#### What is expected:
Count every line below in which "joints" occurs, then give only the count.

#### Dataset extract:
+ + + +

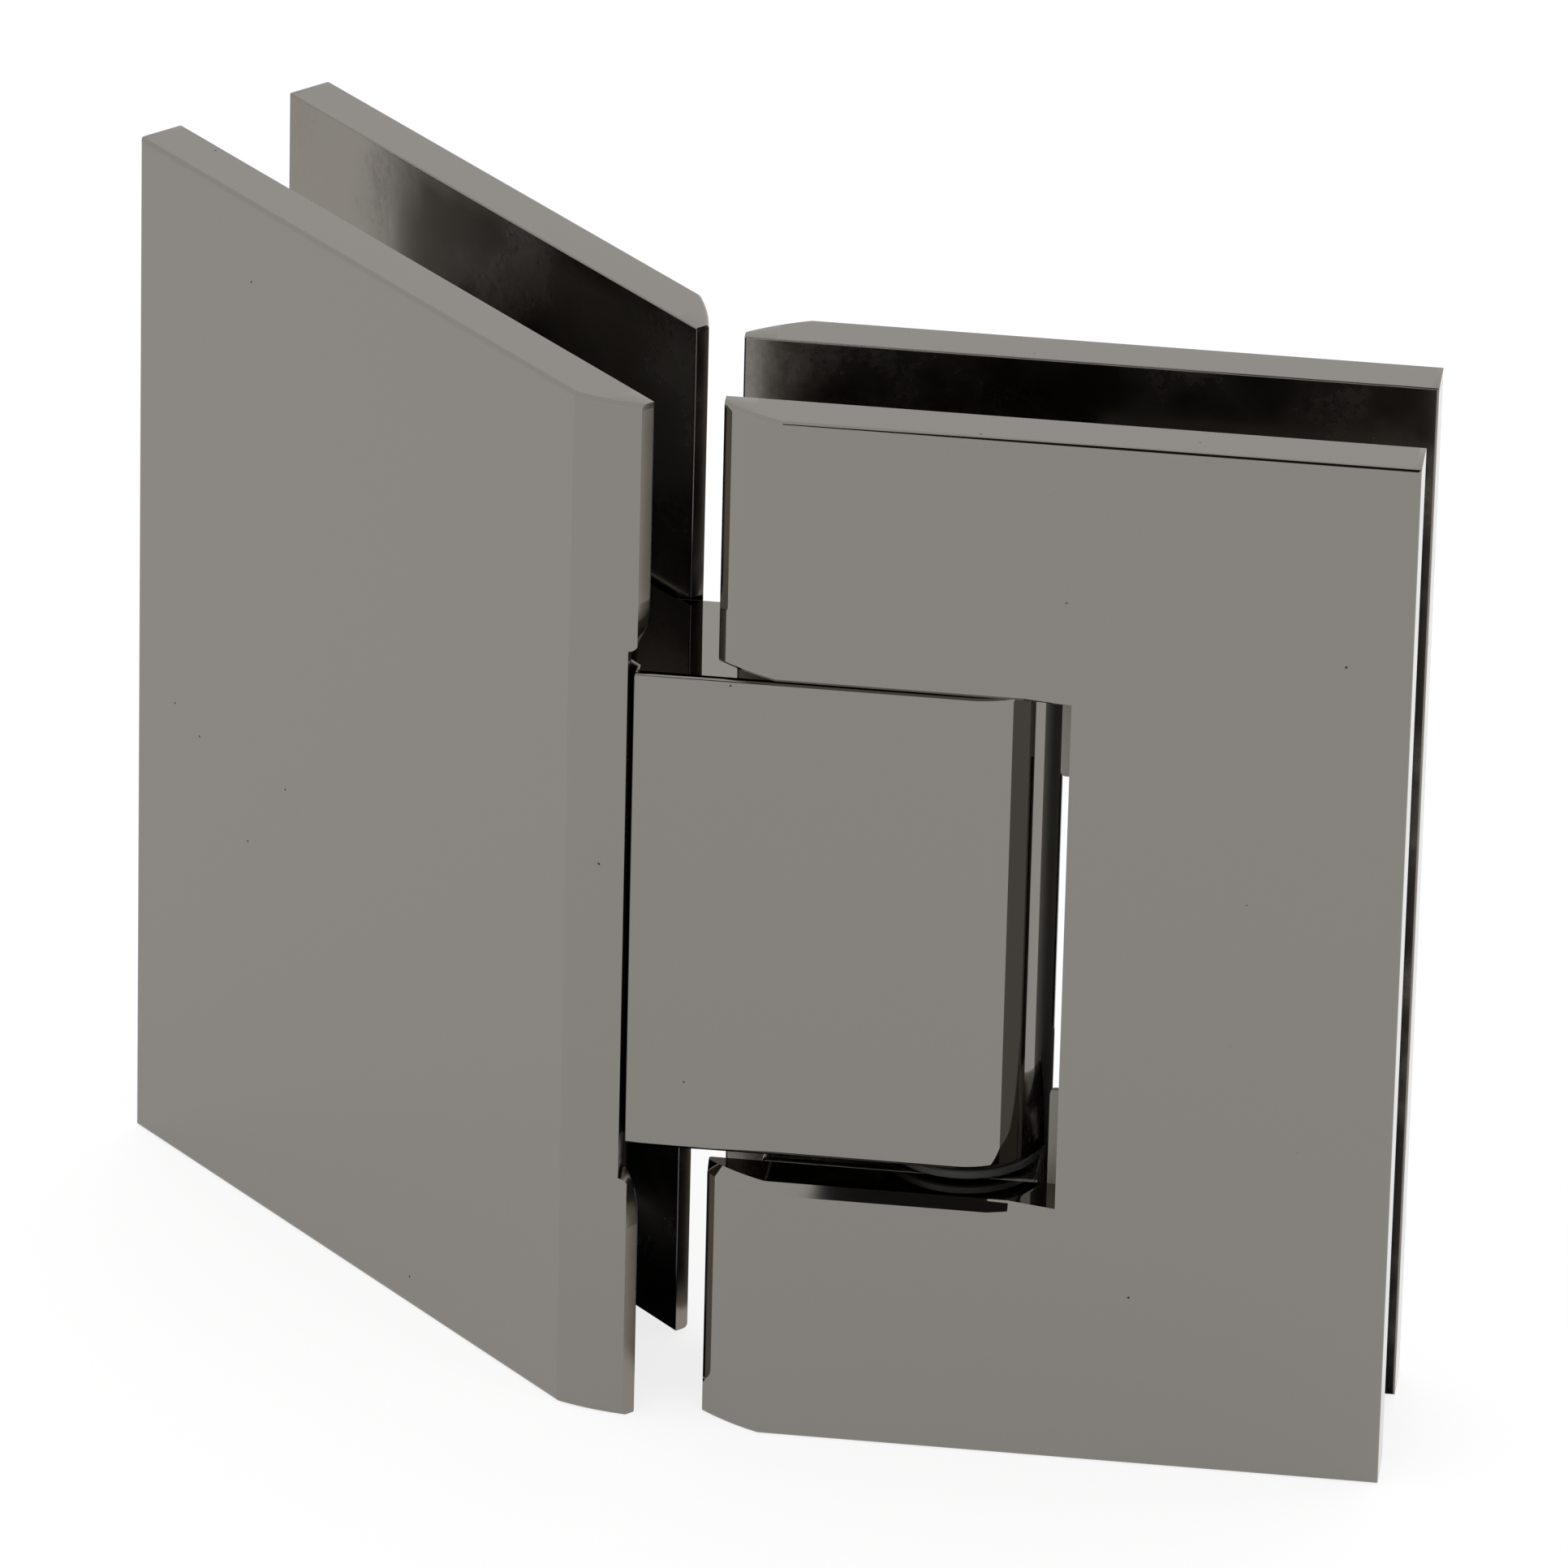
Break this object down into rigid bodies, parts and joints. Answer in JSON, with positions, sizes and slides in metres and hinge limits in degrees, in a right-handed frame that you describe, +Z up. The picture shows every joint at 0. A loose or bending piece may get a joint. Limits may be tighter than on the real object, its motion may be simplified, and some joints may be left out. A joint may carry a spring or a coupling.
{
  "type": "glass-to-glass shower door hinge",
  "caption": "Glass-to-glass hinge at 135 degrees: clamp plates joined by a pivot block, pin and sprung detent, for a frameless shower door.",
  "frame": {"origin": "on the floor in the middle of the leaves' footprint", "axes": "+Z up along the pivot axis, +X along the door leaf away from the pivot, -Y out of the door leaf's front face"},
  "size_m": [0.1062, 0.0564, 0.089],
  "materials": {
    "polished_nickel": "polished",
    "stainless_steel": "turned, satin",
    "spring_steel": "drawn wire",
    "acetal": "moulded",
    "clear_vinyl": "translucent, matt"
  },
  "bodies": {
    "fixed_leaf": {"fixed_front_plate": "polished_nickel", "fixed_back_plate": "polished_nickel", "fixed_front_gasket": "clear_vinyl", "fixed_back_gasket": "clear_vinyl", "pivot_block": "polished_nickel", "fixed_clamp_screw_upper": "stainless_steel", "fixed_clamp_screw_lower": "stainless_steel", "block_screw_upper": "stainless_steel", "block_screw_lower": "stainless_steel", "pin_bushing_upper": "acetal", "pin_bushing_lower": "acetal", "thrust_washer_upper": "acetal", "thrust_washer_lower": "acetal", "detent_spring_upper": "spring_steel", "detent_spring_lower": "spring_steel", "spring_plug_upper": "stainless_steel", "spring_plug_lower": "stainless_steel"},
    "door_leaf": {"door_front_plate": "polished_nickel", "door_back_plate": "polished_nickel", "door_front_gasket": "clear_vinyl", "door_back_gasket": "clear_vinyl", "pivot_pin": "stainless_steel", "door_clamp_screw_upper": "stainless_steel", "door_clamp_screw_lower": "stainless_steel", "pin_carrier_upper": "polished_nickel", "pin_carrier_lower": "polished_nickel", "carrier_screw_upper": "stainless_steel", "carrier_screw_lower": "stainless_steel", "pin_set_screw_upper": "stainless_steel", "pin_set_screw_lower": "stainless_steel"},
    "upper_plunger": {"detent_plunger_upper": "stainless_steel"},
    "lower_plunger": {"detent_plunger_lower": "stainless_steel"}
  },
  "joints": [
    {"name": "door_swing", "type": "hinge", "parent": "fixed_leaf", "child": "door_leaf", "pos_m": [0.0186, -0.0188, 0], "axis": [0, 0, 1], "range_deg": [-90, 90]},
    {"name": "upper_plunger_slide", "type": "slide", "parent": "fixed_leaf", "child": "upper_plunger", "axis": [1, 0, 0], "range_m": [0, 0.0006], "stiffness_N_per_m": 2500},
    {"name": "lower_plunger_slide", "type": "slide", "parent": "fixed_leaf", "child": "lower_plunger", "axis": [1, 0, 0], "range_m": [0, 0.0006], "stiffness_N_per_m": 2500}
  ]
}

+ + + +

#### Correct output:
2